TASK PROMPT>
All records should be reproduced verbatim.

::::

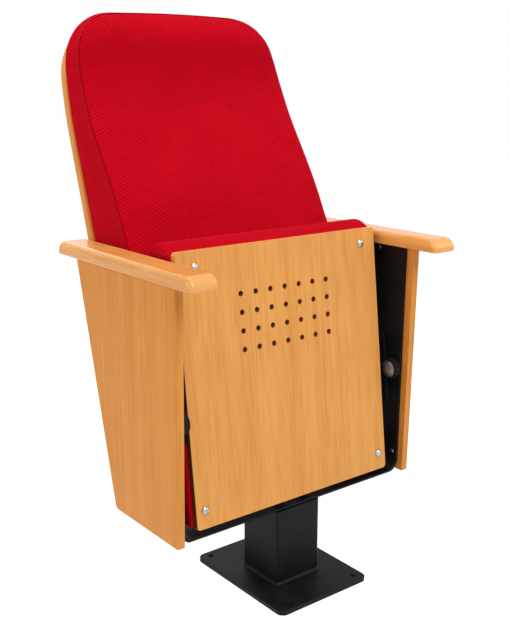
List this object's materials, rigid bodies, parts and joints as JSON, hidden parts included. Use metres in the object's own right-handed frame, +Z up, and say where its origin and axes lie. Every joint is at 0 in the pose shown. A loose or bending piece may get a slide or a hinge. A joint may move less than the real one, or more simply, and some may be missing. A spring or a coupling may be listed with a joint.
{
  "type": "tip up auditorium seat",
  "caption": "Tip-up auditorium seat on a floor pedestal: folding upholstered seat with perforated wooden underside, high upholstered back, wooden side panels and armrests.",
  "frame": {"origin": "middle of the floor plate's underside, on the floor", "axes": "+Z up, the sitter faces -Y, +X to the sitter's left"},
  "size_m": [0.578, 0.4938, 1.018],
  "materials": {
    "powder_coated_steel": "black powder coat, fine texture, satin",
    "beech_panel": "beech veneer, straight vertical grain, satin varnish",
    "beech_solid": "solid beech, varnished, rounded edges",
    "inner_plywood": "bare plywood",
    "red_fabric": "red woven upholstery over moulded foam",
    "zinc_screws": "bright zinc plate",
    "turned_steel": "turned, bright",
    "spring_steel": "blued spring strip",
    "chrome_cap": "polished chrome plate",
    "nylon_bush": "moulded nylon",
    "rubber_buffer": "black rubber",
    "felt": "black acoustic felt",
    "webbing": "black woven webbing"
  },
  "bodies": {
    "stand": {"base_plate": "powder_coated_steel", "column": "powder_coated_steel", "foot_weld": "powder_coated_steel", "column_head": "powder_coated_steel", "cradle": "powder_coated_steel", "back_bracket_right": "powder_coated_steel", "back_bracket_left": "powder_coated_steel", "back_shell": "beech_panel", "side_panel_right": "beech_panel", "side_panel_left": "beech_panel", "armrest_right": "beech_solid", "armrest_left": "beech_solid", "armrest_dowels_right": "beech_solid", "armrest_dowels_left": "beech_solid", "back_board": "inner_plywood", "back_cushion": "red_fabric", "cradle_bolts": "zinc_screws", "shell_screws": "zinc_screws", "panel_screws_right": "zinc_screws", "panel_screws_left": "zinc_screws", "bracket_bolts_right": "zinc_screws", "bracket_bolts_left": "zinc_screws", "pivot_pin_right": "turned_steel", "pivot_pin_left": "turned_steel", "stop_pin_right": "turned_steel", "stop_pin_left": "turned_steel", "return_spring_right": "spring_steel", "return_spring_left": "spring_steel", "pivot_cap_right": "chrome_cap", "pivot_cap_left": "chrome_cap", "stop_buffer_right": "rubber_buffer", "stop_buffer_left": "rubber_buffer"},
    "seat": {"seat_panel": "beech_panel", "seat_panel_screws": "zinc_screws", "seat_felt": "felt", "seat_frame": "inner_plywood", "seat_webbing": "webbing", "seat_cushion": "red_fabric", "hinge_plate_right": "powder_coated_steel", "hinge_plate_left": "powder_coated_steel", "hinge_bush_right": "nylon_bush", "hinge_bush_left": "nylon_bush", "hinge_bolts_right": "zinc_screws", "hinge_bolts_left": "zinc_screws", "spring_cup_right": "powder_coated_steel", "spring_cup_left": "powder_coated_steel"}
  },
  "joints": [
    {"name": "seat_tip", "type": "hinge", "parent": "stand", "child": "seat", "pos_m": [0, -0.0344, 0.36], "axis": [1, 0, 0], "range_deg": [0, 92], "stiffness_Nm_per_rad": 1.4, "springref_deg": -60.16}
  ]
}
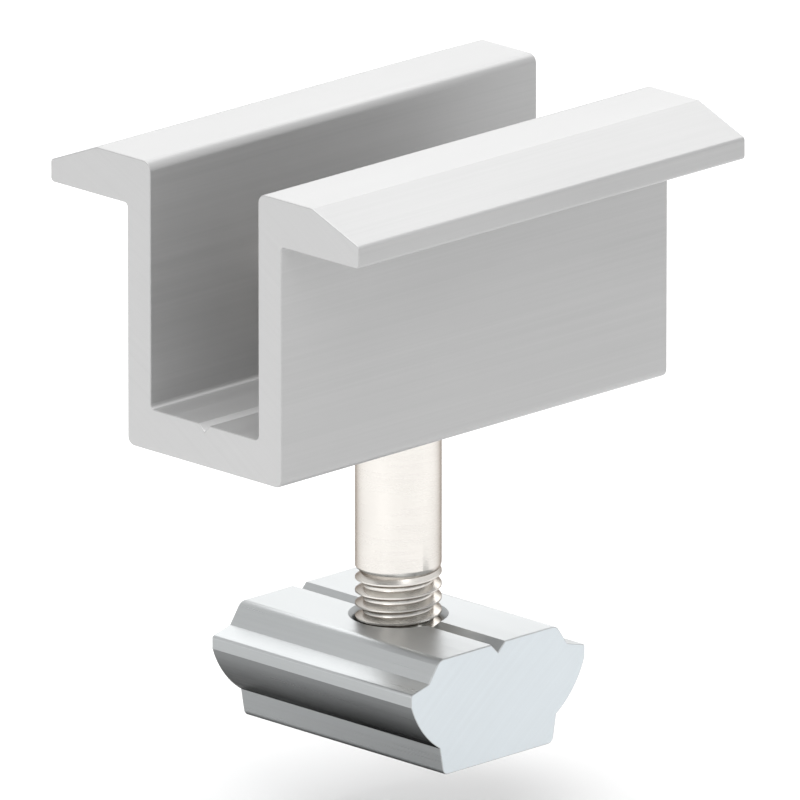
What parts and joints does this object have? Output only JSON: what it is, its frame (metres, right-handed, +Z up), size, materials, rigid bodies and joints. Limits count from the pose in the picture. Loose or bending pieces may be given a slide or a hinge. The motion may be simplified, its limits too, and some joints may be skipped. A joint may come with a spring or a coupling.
{
  "type": "solar module mid clamp",
  "caption": "Winged U-channel clamp that bridges the frames of neighbouring solar modules and is drawn down by a socket cap screw on a slotted-rail nut.",
  "frame": {"origin": "middle of the nut's underside, on the screw's axis", "axes": "+Z up along the screw towards its head, +X along the channel (along the gap between the modules), +Y along the nut and the rail"},
  "size_m": [0.05, 0.04, 0.0582],
  "materials": {
    "channel_aluminium": "extruded, satin anodised, with sawn ends",
    "nut_aluminium": "extruded, satin, with sawn ends",
    "screw_steel": "stainless steel, bright rolled shank",
    "washer_steel": "stainless spring steel, dull"
  },
  "bodies": {
    "channel": {"clamp_channel": "channel_aluminium"},
    "washer": {"spring_washer": "washer_steel"},
    "screw": {"socket_screw": "screw_steel"},
    "nut": {"rail_nut": "nut_aluminium"}
  },
  "joints": [
    {"name": "screw_swivel", "type": "hinge", "parent": "channel", "child": "washer", "pos_m": [0, 0, 0.0347], "axis": [0, 0, 1], "continuous": true},
    {"name": "screw_turn", "type": "hinge", "parent": "washer", "child": "screw", "pos_m": [0, 0, 0.0367], "axis": [0, 0, 1], "range_deg": [-1080, 2160]},
    {"name": "nut_travel", "type": "slide", "parent": "washer", "child": "nut", "axis": [0, 0, 1], "range_m": [-0.0076, 0.0038]}
  ],
  "couplings": [
    {"joint": "nut_travel", "follows": "screw_turn", "m_per_rad": -0.00019894}
  ]
}
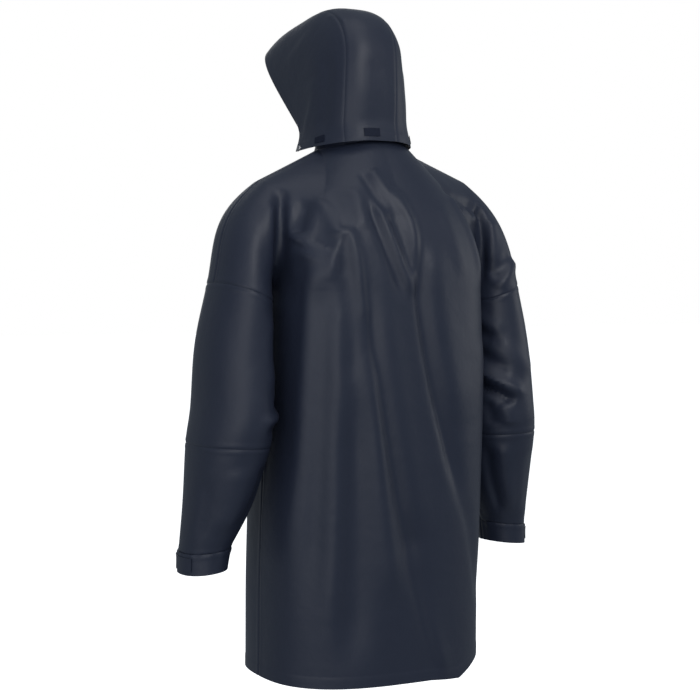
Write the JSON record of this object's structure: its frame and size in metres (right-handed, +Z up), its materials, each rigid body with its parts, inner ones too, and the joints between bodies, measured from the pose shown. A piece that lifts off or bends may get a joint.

::::

WRITTEN REPLY>
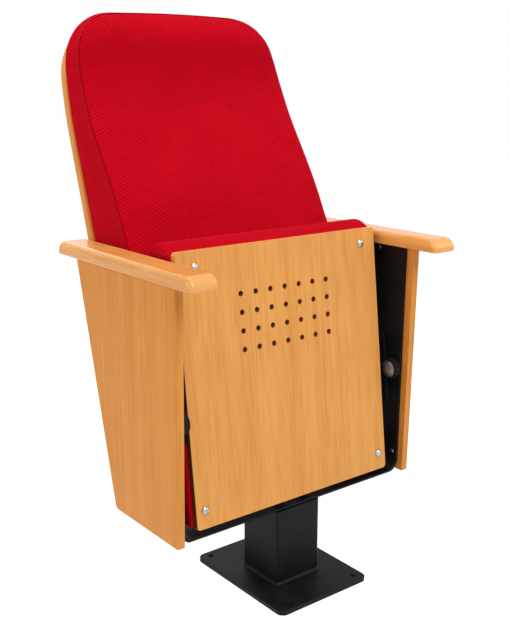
List this object's materials, rigid bodies, parts and joints as JSON, hidden parts included. Use metres in the object's own right-handed frame, +Z up, and say where its origin and axes lie. Every joint is at 0 in the pose shown. A loose or bending piece may get a slide or a hinge. A joint may move less than the real one, or more simply, and some may be missing. A spring or a coupling may be listed with a joint.
{
  "type": "tip up auditorium seat",
  "caption": "Tip-up auditorium seat on a floor pedestal: folding upholstered seat with perforated wooden underside, high upholstered back, wooden side panels and armrests.",
  "frame": {"origin": "middle of the floor plate's underside, on the floor", "axes": "+Z up, the sitter faces -Y, +X to the sitter's left"},
  "size_m": [0.578, 0.4938, 1.018],
  "materials": {
    "powder_coated_steel": "black powder coat, fine texture, satin",
    "beech_panel": "beech veneer, straight vertical grain, satin varnish",
    "beech_solid": "solid beech, varnished, rounded edges",
    "inner_plywood": "bare plywood",
    "red_fabric": "red woven upholstery over moulded foam",
    "zinc_screws": "bright zinc plate",
    "turned_steel": "turned, bright",
    "spring_steel": "blued spring strip",
    "chrome_cap": "polished chrome plate",
    "nylon_bush": "moulded nylon",
    "rubber_buffer": "black rubber",
    "felt": "black acoustic felt",
    "webbing": "black woven webbing"
  },
  "bodies": {
    "stand": {"base_plate": "powder_coated_steel", "column": "powder_coated_steel", "foot_weld": "powder_coated_steel", "column_head": "powder_coated_steel", "cradle": "powder_coated_steel", "back_bracket_right": "powder_coated_steel", "back_bracket_left": "powder_coated_steel", "back_shell": "beech_panel", "side_panel_right": "beech_panel", "side_panel_left": "beech_panel", "armrest_right": "beech_solid", "armrest_left": "beech_solid", "armrest_dowels_right": "beech_solid", "armrest_dowels_left": "beech_solid", "back_board": "inner_plywood", "back_cushion": "red_fabric", "cradle_bolts": "zinc_screws", "shell_screws": "zinc_screws", "panel_screws_right": "zinc_screws", "panel_screws_left": "zinc_screws", "bracket_bolts_right": "zinc_screws", "bracket_bolts_left": "zinc_screws", "pivot_pin_right": "turned_steel", "pivot_pin_left": "turned_steel", "stop_pin_right": "turned_steel", "stop_pin_left": "turned_steel", "return_spring_right": "spring_steel", "return_spring_left": "spring_steel", "pivot_cap_right": "chrome_cap", "pivot_cap_left": "chrome_cap", "stop_buffer_right": "rubber_buffer", "stop_buffer_left": "rubber_buffer"},
    "seat": {"seat_panel": "beech_panel", "seat_panel_screws": "zinc_screws", "seat_felt": "felt", "seat_frame": "inner_plywood", "seat_webbing": "webbing", "seat_cushion": "red_fabric", "hinge_plate_right": "powder_coated_steel", "hinge_plate_left": "powder_coated_steel", "hinge_bush_right": "nylon_bush", "hinge_bush_left": "nylon_bush", "hinge_bolts_right": "zinc_screws", "hinge_bolts_left": "zinc_screws", "spring_cup_right": "powder_coated_steel", "spring_cup_left": "powder_coated_steel"}
  },
  "joints": [
    {"name": "seat_tip", "type": "hinge", "parent": "stand", "child": "seat", "pos_m": [0, -0.0344, 0.36], "axis": [1, 0, 0], "range_deg": [0, 92], "stiffness_Nm_per_rad": 1.4, "springref_deg": -60.16}
  ]
}
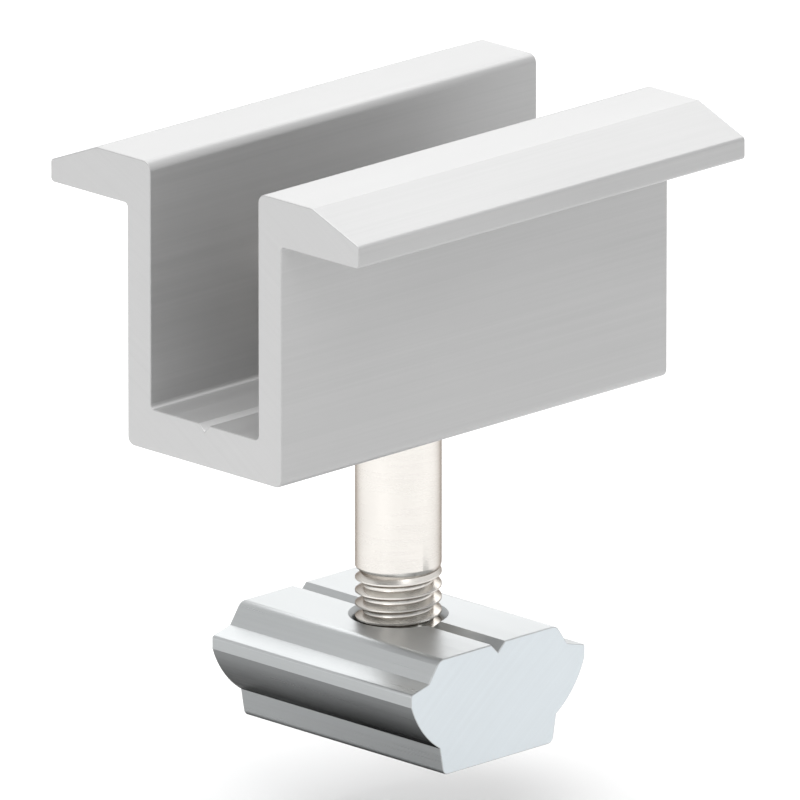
What parts and joints does this object have? Output only JSON: what it is, its frame (metres, right-handed, +Z up), size, materials, rigid bodies and joints. Limits count from the pose in the picture. Loose or bending pieces may be given a slide or a hinge. The motion may be simplified, its limits too, and some joints may be skipped. A joint may come with a spring or a coupling.
{
  "type": "solar module mid clamp",
  "caption": "Winged U-channel clamp that bridges the frames of neighbouring solar modules and is drawn down by a socket cap screw on a slotted-rail nut.",
  "frame": {"origin": "middle of the nut's underside, on the screw's axis", "axes": "+Z up along the screw towards its head, +X along the channel (along the gap between the modules), +Y along the nut and the rail"},
  "size_m": [0.05, 0.04, 0.0582],
  "materials": {
    "channel_aluminium": "extruded, satin anodised, with sawn ends",
    "nut_aluminium": "extruded, satin, with sawn ends",
    "screw_steel": "stainless steel, bright rolled shank",
    "washer_steel": "stainless spring steel, dull"
  },
  "bodies": {
    "channel": {"clamp_channel": "channel_aluminium"},
    "washer": {"spring_washer": "washer_steel"},
    "screw": {"socket_screw": "screw_steel"},
    "nut": {"rail_nut": "nut_aluminium"}
  },
  "joints": [
    {"name": "screw_swivel", "type": "hinge", "parent": "channel", "child": "washer", "pos_m": [0, 0, 0.0347], "axis": [0, 0, 1], "continuous": true},
    {"name": "screw_turn", "type": "hinge", "parent": "washer", "child": "screw", "pos_m": [0, 0, 0.0367], "axis": [0, 0, 1], "range_deg": [-1080, 2160]},
    {"name": "nut_travel", "type": "slide", "parent": "washer", "child": "nut", "axis": [0, 0, 1], "range_m": [-0.0076, 0.0038]}
  ],
  "couplings": [
    {"joint": "nut_travel", "follows": "screw_turn", "m_per_rad": -0.00019894}
  ]
}
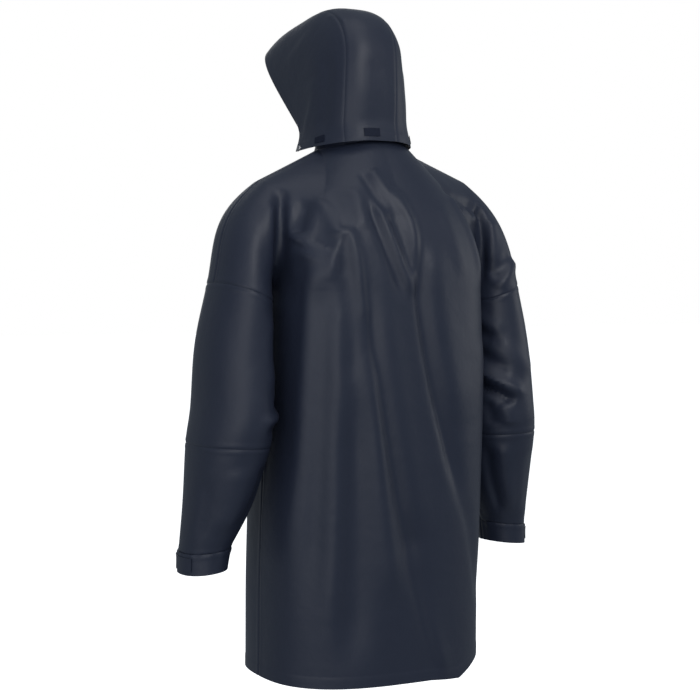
Write the JSON record of this object's structure: its frame and size in metres (right-handed, +Z up), its materials, each rigid body with its parts, inner ones too, and the joints between bodies, measured from the pose shown. A piece that lifts off or bends may get a joint.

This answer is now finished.